Posts 356, 357 and 375.

LH side head (on the right) decked a little less than 0.002" (difficult to measure) using 320 grit sandpaper and a verified[/i ]-flat piece of granite. I haven't re-inspected the head for flatness yet, but it was already acceptably flat so this is mostly just to give the head gaskets a fresh surface to cling to. And we all like to see pretty pics :)

 

I'm not worrying too much about the fire rings that are still very visible. Much of the original machining marks are also still lightly visible.

 

 

 

LH (on the left this time) and RH side heads after DIY decking. Slightly less than 0.002" removed from each.

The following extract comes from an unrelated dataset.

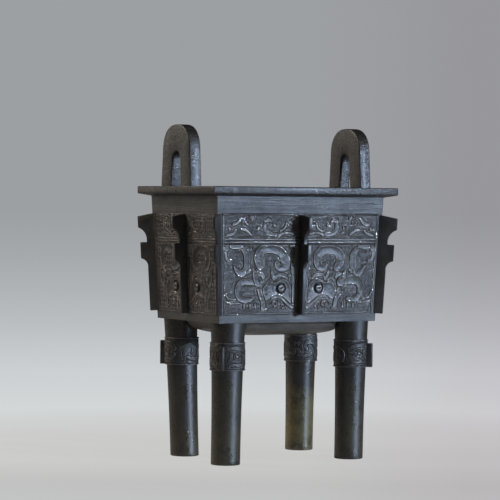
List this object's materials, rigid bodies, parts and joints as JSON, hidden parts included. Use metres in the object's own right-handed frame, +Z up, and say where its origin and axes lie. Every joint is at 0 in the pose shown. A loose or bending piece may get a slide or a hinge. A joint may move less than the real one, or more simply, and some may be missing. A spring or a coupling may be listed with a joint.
{
  "type": "rectangular bronze ritual vessel",
  "caption": "Rectangular cast bronze ritual vessel: open tapered box with mask and dragon relief and hooked flanges, on round legs, with upright slotted ears on the rim.",
  "frame": {"origin": "on the ground plane, under the middle of the vessel", "axes": "+Z up; +X to the right along the long sides; +Y to the back, along the short sides"},
  "size_m": [0.1632, 0.1292, 0.25],
  "materials": {
    "plain_bronze": "dark patinated bronze, satin, fine horizontal polishing streaks",
    "relief_bronze": "dark patinated bronze, crisp cast relief, worn highlights",
    "flange_bronze": "dark patinated bronze, plain",
    "leg_bronze": "dark patinated bronze, satin, olive patina low down",
    "clay_core": "fired casting clay, matt"
  },
  "bodies": {
    "root": {"leg_front_left": "leg_bronze", "leg_core_front_left": "clay_core", "leg_band_front_left": "relief_bronze", "leg_flange_front_left": "flange_bronze", "corner_flange_front_left": "flange_bronze", "leg_front_right": "leg_bronze", "leg_core_front_right": "clay_core", "leg_band_front_right": "relief_bronze", "leg_flange_front_right": "flange_bronze", "corner_flange_front_right": "flange_bronze", "leg_back_left": "leg_bronze", "leg_core_back_left": "clay_core", "leg_band_back_left": "relief_bronze", "leg_flange_back_left": "flange_bronze", "corner_flange_back_left": "flange_bronze", "leg_back_right": "leg_bronze", "leg_core_back_right": "clay_core", "leg_band_back_right": "relief_bronze", "leg_flange_back_right": "flange_bronze", "corner_flange_back_right": "flange_bronze", "side_flange_front": "flange_bronze", "mask_eye_front_left": "relief_bronze", "mask_panel_front_left": "relief_bronze", "frieze_panel_front_left": "relief_bronze", "mask_eye_front_right": "relief_bronze", "mask_panel_front_right": "relief_bronze", "frieze_panel_front_right": "relief_bronze", "side_flange_back": "flange_bronze", "mask_eye_back_left": "relief_bronze", "mask_panel_back_left": "relief_bronze", "frieze_panel_back_left": "relief_bronze", "mask_eye_back_right": "relief_bronze", "mask_panel_back_right": "relief_bronze", "frieze_panel_back_right": "relief_bronze", "side_flange_left": "flange_bronze", "mask_eye_left_left": "relief_bronze", "mask_panel_left_left": "relief_bronze", "frieze_panel_left_left": "relief_bronze", "mask_eye_left_right": "relief_bronze", "mask_panel_left_right": "relief_bronze", "frieze_panel_left_right": "relief_bronze", "side_flange_right": "flange_bronze", "mask_eye_right_left": "relief_bronze", "mask_panel_right_left": "relief_bronze", "frieze_panel_right_left": "relief_bronze", "mask_eye_right_right": "relief_bronze", "mask_panel_right_right": "relief_bronze", "frieze_panel_right_right": "relief_bronze", "vessel_body": "plain_bronze", "vessel_floor": "plain_bronze", "rim": "plain_bronze", "ear_left": "plain_bronze", "ear_right": "plain_bronze"}
  },
  "joints": []
}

I'm very pleased with how well they cleaned up, considering how little material I removed.

 

If your heads are warped I definitely don't recommend this method. From a quality perspective it would work, but it would take hours of careful sanding to get them flat. After an hour of back-and-forth, back-and-forth, back-and-forth... I imagine anyone doing it for that long would be prone to getting sloppy and making mistakes.

 

The RH side was a pain because of the hard coolant line that sits slightly higher than the head/block mating surface, limiting me to only a couple inches of movement on the sandpaper for "machining". That hard line is a real beeyotch and I can't get it to rotate even a little.

 

 

 

How about these apples?

The fire rings are gone, and so are the muscles in my arms. It took about 2 hours of solid sanding; definitely not an enjoyable experience. Highly recommended for the cost-savings though.

 

Tonight I was talking with my wife about maybe rebuilding the turbo and she said "just do it, I don't want it ever blowing up". She's not enjoying this rebuild nearly as much as I am. Maybe that's because there's an engine sitting in the shower and now we have a delightfully fine aluminum dust coating the dining room table.

 

http://uploads.tapatalk-cdn.com/20160722/5b3c332b86a29b037024d2e22027c132.jpg

 

Sent from inner space.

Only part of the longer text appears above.